Carroll proposed including a zoning condition for the Waiale development that restated the homebuyer pre-qualification provision, a move that some noted would be redundant.

Cochran said Carroll’s proposed zoning condition was “totally ridiculous” and had “no bearing, really.” She maintained that the county ordinance had been “rewritten” and “was utilized in an illegal way.”

“And now we’re trying to codify in some condition of rezoning to make it all OK?” she asked. “You get a DUI. You don’t get let off of that DUI because you didn’t get into an accident or because you didn’t kill somebody on the streets. You still get a DUI because you broke the law.”

She told Carroll that she understood what he was trying to do with the zoning condition, but she said the law was “broken.”

“It was rewritten by this corporation counsel for the developer, and nobody’s even talking about it,” she said.

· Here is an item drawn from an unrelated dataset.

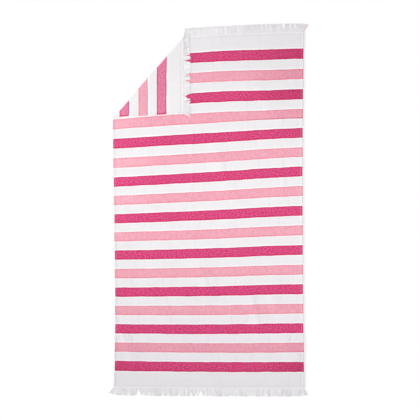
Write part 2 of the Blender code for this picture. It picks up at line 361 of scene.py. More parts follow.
def foldOver(place, thick):
    # the reverse side's point for a place on the flat cloth, and the way from
    # there to the face
    past = pastFold(place)
    along = (place - foldStart).dot(foldDirection)
    if past <= 0:
        low = (place + foldOutward * bowAt(along, -past)).to_3d()
        low.z = clothHeight(place)
        return low, Vector((0, 0, 1))
    radius = fold["rollRadius"]
    if past < rollArc:
        turn = past / radius
        over = foldStart + foldDirection * along + foldOutward * radius * math.sin(turn)
        bow = bowAt(along, 0)
        over += foldOutward * bow * (1 - past / rollArc)
        over.y += bow / foldOutward.y * past / rollArc
        over += cornerPull(over, place) * smooth(2 * past / rollArc - 1)
        point = over.to_3d()
        point.z = radius * (1 - math.cos(turn))
        inward = -foldOutward.to_3d() * math.sin(turn)
        inward.z = math.cos(turn)
        return point, inward
    beyond = past - rollArc
    over = foldStart + foldDirection * (along + foldShear * beyond)
    over -= foldOutward * foldStretch * beyond
    over.y += bowAt(along, beyond) / foldOutward.y
    over += cornerPull(over, place)
    flat = clothHeight(over) + towel["thick"] + fold["layerGap"] + thick
    flat += ridgeHeight(over, flapRidges)
    settled = smooth(beyond / fold["settle"])
    point = over.to_3d()
    point.z = 2 * radius * (1 - settled) + flat * settled
    return point, Vector((0, 0, -1))


relief = {
    "seamDip": 0.45 * mm,
    "seamWide": 0.9 * mm,
    "borderDip": 0.28 * mm,
    "borderWide": 1.0 * mm,
    "edgeRound": 1.5 * mm,
    "edgeThin": 0.35,  # the share of its thickness that an edge has left
    "hemBlur": 1.2 * mm,
    "headerBlur": 1.0 * mm,
    "headerPressed": 0.8,
    "pileUneven": 0.10 * mm,
    "pileSize": 9 * mm,
    "puckerDip": 0.2 * mm,  # for each step of strength
    "puckerWide": 5.0 * mm,
    "puckerEnd": 0.25,  # what is left of it at a border, and how soon it is full
    "puckerRise": 9,
    "turned": 22,  # how much shade is painted where the cloth turns over the fold, in the same steps
    "turnShadeAt": 0.6,  # and where on the roll, and how wide, as shares of it
    "turnShadeWide": 0.25,
}


def puckerAt(across, along):
    # how deep in a pucker a place is, in steps of strength
    inBand = (along - towel["plainEnd"]) / towel["stripe"]
    band = math.floor(inBand)
    share = inBand - band
    if inBand < 0:
        band, share = -1, along / towel["plainEnd"]
    elif inBand >= towel["bands"]:
        last = towel["length"] - along
        band, share = towel["bands"], 1 - last / towel["plainEnd"]
    deep = 0
    for start, lean, strength in puckers.get(band, ()):
        aside = across - (start + lean * share) * mm
        if abs(aside) < 3 * relief["puckerWide"]:
            deep += strength * bell(aside, 0, relief["puckerWide"])
    toEnd = min(share, 1 - share)
    return deep * smooth(toEnd * relief["puckerRise"] + relief["puckerEnd"])


def turnShadeAt(place):
    # painted shade where the cloth turns over the fold
    share = pastFold(place) / rollArc
    return relief["turned"] * bell(share, relief["turnShadeAt"], relief["turnShadeWide"])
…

Carroll said: “That’s what we’re doing right now.”

“No, we’re not!” Cochran said. “We’re just sweeping it under the rug and saying that we can put a condition of zoning in order to make it all OK for their past practices. I beg to differ, and I don’t have a straight answer.”

Carroll said: “Past practices are not on the agenda for discussion today.”

He told her that the agenda item was the Waiale subdivision and not “past practices.”

Corporation Counsel Patrick Wong said he had reviewed the workforce housing ordinance and the Kamalani workforce housing agreement between the developer and the county Department of Housing and Human Concerns.

Wong said: “Based on my review of the agreement and the code I did not find anything that would lead me to conclude that the agreement or the materials were in contravention to (the code), which reads ‘pre-qualify for a loan with the applicant’s choice of lender.'”

After being questioned by Cochran, Wong asked her to show him documents that show the problem because “I couldn’t find what you’re referencing at all.”

Cochran had copies of Kamalani marketing documents shown to Wong on the council floor.

Later, he said he agreed with Cochran that “there are areas in here that may cause confusion . . . but I maintain my position that in reviewing these materials there is language in here . . . that is not in contravention to the code.”

He read verbatim: “Developer reserves the right to require that the applicants obtain a pre-qualification letter from a list of developer-approved lenders; provided, however, (this is very, very significant because it’s consistent with the code) the applicant may obtain the loan for the purchase from the applicant’s lender of choice.”

Wong said that if such issues are raised, then “I think in fairness you need to raise it in its complete context and not carve out areas that are negatively shed on this project.”

He asked anyone who believes they’ve been “maltreated” by the loan pre-qualification process to contact his office.

Cochran said that the problem is with obtaining the pre-qualification letter, not with obtaining mortgage financing later.

“If you do not pass ‘go,’ you do not continue on,” she said. “That is where the restrictiveness and the hardship has occurred for people.”

After Crivello, Victorino and Baisa questioned raising issues relating to Kamalani when that project wasn’t on the committee’s agenda, Cochran agreed to back off. But she pledged to continue pursuing the matter.

“This matter is not over,” she said. “We will figure out when the proper time and place is to hash this out and get to the bottom of it.”

Earlier in the meeting, A&B Vice President Grant Chun apologized for “any confusion that our practices or our language might have caused in the marketplace.”

A&B’s online marketing for Kamalani no longer has its former developer-approved lender language.

Chun told committee members that A&B had “made some changes to make it clear that we want to appeal to as many buyers as we possibly can.”

“An applicant is indeed at liberty to pre-qualify with any lender of his or her choice,” he said. “That’s our practice.”

Victorino said he thought the ordinance may need to be amended to require pre-qualification from a “qualified lender,” or someone trained and equipped to know about the county’s workforce housing ordinance.

“There are some foreclosures that are occurring right now,” he said, referring to overzealous lenders who give homebuyers mortgages they can’t afford. “The end product is the person who ends up holding the bag, who cannot pay, who cannot fulfill the obligation. Their credit is destroyed, not the lender,” he said. “That has happened. It happens all too often.”